The GBP/USD pair attracts some buyers during the Asian session on Monday and for now, seems to have stalled its corrective slide from the 1.3045 area, or a one-year peak touched last week. Spot prices currently trade around the 1.2930 region, up over 0.10% for the day, though remain close to a one-week low set last Friday.
The US Dollar (USD) kicks off the new week on a weaker note in reaction to the US political development over the weekend and turns out to be a key factor lending some support to the GBP/USD pair. Following a long week of political turmoil, US President Joe Biden stepped down from the 2024 Presidential election. This, in turn, increases the chances of Donald Trump becoming the next US President, which, along with bets that the Federal Reserve (Fed) will cut interest rates in September, boosts investors' appetite for riskier assets and undermines the safe-haven Greenback.

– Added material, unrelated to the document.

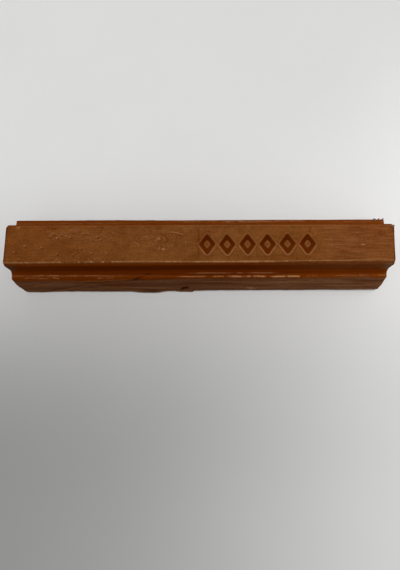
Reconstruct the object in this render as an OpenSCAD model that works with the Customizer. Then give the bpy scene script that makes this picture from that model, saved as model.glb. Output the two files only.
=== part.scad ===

The British Pound (GBP), on the other hand, continues to draw support from diminishing odds of an interest rate cut by the Bank of England (BoE) in August. In fact, BoE Chief Economist Huw Pill noted earlier this month that there is still some work to do before the domestic persistent component of inflation is gone. Adding to this, the UK consumer inflation rose slightly more than expected, by the 2% YoY rate in June. This comes on top of a better-than-expected GDP growth of 0.4% in May and forced investors to push back their expectations for an imminent rate cut.

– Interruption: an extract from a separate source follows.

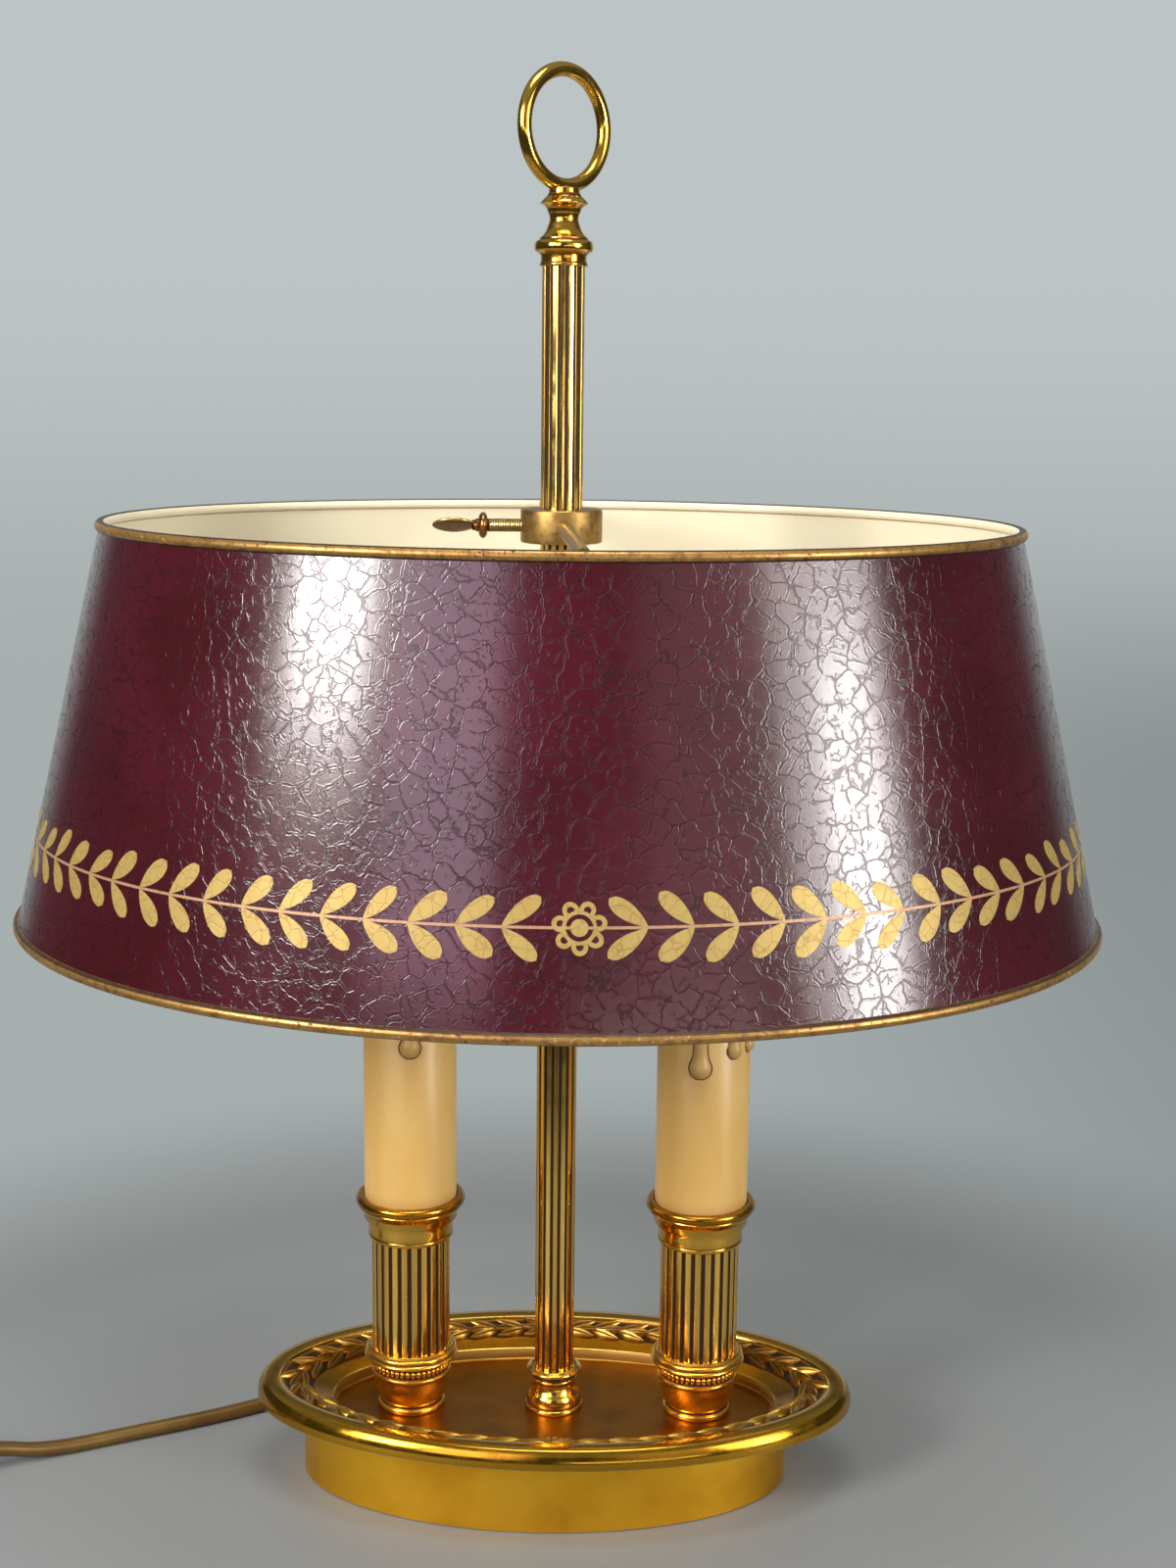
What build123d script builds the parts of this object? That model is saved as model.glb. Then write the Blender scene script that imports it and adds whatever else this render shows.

Moving ahead, there isn't any relevant market-moving economic data due for release on Monday, either from the UK or the US, leaving the GBP/USD pair at the mercy of the USD price dynamics. Hence, the market focus will remain glued to the US political development, which will drive the broader risk sentiment and influence the buck. Nevertheless, the aforementioned fundamental backdrop seems tilted firmly in favor of bullish traders and supports prospects for a further intraday appreciating move for the currency pair.